%%

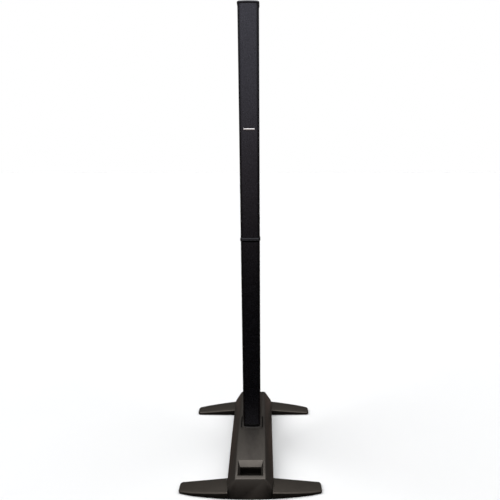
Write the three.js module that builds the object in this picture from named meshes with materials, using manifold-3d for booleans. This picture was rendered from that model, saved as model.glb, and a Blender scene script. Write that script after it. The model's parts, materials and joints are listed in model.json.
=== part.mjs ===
// Column PA system: a power base with four swing-out legs and a two-section column loudspeaker.
// Millimetres, +Z up, the front faces -Y, the floor is z = 0 and the base is centred on the origin.
import * as THREE from "three";
import { mergeVertices } from "three/addons/utils/BufferGeometryUtils.js";
import { ConvexGeometry } from "three/addons/geometries/ConvexGeometry.js";
import Module from "manifold-3d";

const wasm = await Module();
wasm.setup();

// ---------------------------------------------------------------- driving dimensions
const GAP = 0.3; // clearance between pieces that touch

// base body
const BASE_HALF_WIDTH = 109; // at the shoulder and below it
const TOP_HALF_WIDTH = 71.5;
const TOP_TAPER = 1; // the top face is this much narrower at the rear and wider at the front
const SHOULDER = 0.49; // shoulder height as a share of the top height
const BODY_BOTTOM = 3;
const TOP_REAR = 291; // rear edge of the top face
const REAR_SHOULDER = 18; // the rear corners of the shoulder stand this far behind the top face
const NOSE_TIP = 340.5; // furthest reach of the nose along Y, both ends
const END_ARC_RADIUS = 1850; // plan radius of the front and rear outer edge
const SIDE_END = 290; // the sides are upright up to here, both ends
// top line of the body from rear to front: [y, z]
const TOP_LINE = [
  [TOP_REAR, 133], [-37, 133], [-97, 126], [-157, 116.5], [-218.5, 104], [-267, 92.5], [-308, 81.5],
];
const WALL = 4;
const TOP_WALL = 9;
const CAVITY_FRONT = -204;
const CAVITY_REAR = 282;
const CAVITY_LEAN = 18; // how much further back the cavity reaches at its foot
const SPINE_HALF_WIDTH = 53; // the part of the body between the leg channels
const CHANNEL_TOP = 40.5;
const CHANNEL_END = 283.5;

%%

» Task to carry out
Scan the listing above and copy all lines containing the word "from".

» Solution to the problem
Write the three.js module that builds the object in this picture from named meshes with materials, using manifold-3d for booleans. This picture was rendered from that model, saved as model.glb, and a Blender scene script. Write that script after it. The model's parts, materials and joints are listed in model.json.
import * as THREE from "three";
import { mergeVertices } from "three/addons/utils/BufferGeometryUtils.js";
import { ConvexGeometry } from "three/addons/geometries/ConvexGeometry.js";
import Module from "manifold-3d";
// top line of the body from rear to front: [y, z]